◆ GIVEN REQUEST: Set down each line from the one containing "loose_petal_grid(*form), LOOSE_PETAL_THICKNESS, look)" to the one containing "before = set(bpy.data.objects)", inclusive, exactly as written and with nothing further.

◆ COLLECTED MATERIAL:
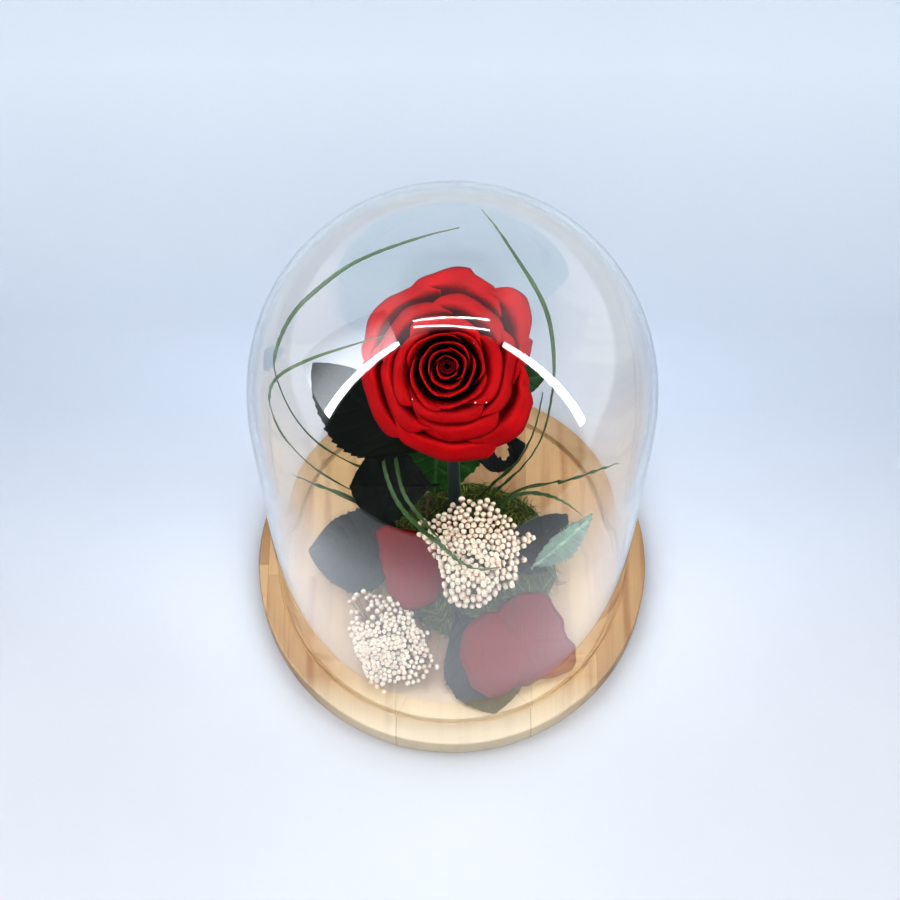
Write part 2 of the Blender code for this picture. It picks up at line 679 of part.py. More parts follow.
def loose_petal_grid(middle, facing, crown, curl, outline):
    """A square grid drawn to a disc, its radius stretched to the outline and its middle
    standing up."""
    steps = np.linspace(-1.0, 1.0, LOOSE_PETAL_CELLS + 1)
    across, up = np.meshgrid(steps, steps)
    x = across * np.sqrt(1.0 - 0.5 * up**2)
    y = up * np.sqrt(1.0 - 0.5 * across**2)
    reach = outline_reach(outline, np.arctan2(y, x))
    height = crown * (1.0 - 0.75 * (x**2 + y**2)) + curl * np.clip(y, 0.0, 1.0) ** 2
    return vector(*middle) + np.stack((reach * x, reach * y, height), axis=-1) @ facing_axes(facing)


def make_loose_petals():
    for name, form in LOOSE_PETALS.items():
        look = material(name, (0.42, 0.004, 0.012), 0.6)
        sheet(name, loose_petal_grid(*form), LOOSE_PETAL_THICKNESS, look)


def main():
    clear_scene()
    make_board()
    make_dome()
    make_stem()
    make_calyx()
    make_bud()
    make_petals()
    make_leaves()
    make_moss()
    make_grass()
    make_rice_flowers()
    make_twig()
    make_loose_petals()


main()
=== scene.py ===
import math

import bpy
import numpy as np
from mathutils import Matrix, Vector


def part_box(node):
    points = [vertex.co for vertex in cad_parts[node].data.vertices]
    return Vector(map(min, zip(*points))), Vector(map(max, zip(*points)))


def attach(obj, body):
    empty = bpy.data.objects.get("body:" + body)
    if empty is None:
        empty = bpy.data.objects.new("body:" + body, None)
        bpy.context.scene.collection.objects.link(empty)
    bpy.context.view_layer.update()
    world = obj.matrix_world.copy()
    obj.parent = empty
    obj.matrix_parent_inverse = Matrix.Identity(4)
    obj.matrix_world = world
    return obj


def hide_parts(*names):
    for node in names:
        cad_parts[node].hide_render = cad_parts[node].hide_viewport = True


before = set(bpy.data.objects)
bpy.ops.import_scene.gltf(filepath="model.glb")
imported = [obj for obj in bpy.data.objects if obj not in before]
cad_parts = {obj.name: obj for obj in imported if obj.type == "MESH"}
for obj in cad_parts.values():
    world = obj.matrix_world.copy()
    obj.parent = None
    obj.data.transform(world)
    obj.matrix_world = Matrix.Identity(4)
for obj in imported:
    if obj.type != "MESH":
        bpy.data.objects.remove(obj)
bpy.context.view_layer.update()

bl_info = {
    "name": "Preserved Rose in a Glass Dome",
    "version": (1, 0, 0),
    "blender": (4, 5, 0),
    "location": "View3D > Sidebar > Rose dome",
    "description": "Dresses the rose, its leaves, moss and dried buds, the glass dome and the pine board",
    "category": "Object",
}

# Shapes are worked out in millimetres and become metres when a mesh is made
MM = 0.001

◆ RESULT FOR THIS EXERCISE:
        sheet(name, loose_petal_grid(*form), LOOSE_PETAL_THICKNESS, look)


def main():
    clear_scene()
    make_board()
    make_dome()
    make_stem()
    make_calyx()
    make_bud()
    make_petals()
    make_leaves()
    make_moss()
    make_grass()
    make_rice_flowers()
    make_twig()
    make_loose_petals()


main()
=== scene.py ===
import math

import bpy
import numpy as np
from mathutils import Matrix, Vector


def part_box(node):
    points = [vertex.co for vertex in cad_parts[node].data.vertices]
    return Vector(map(min, zip(*points))), Vector(map(max, zip(*points)))


def attach(obj, body):
    empty = bpy.data.objects.get("body:" + body)
    if empty is None:
        empty = bpy.data.objects.new("body:" + body, None)
        bpy.context.scene.collection.objects.link(empty)
    bpy.context.view_layer.update()
    world = obj.matrix_world.copy()
    obj.parent = empty
    obj.matrix_parent_inverse = Matrix.Identity(4)
    obj.matrix_world = world
    return obj


def hide_parts(*names):
    for node in names:
        cad_parts[node].hide_render = cad_parts[node].hide_viewport = True


before = set(bpy.data.objects)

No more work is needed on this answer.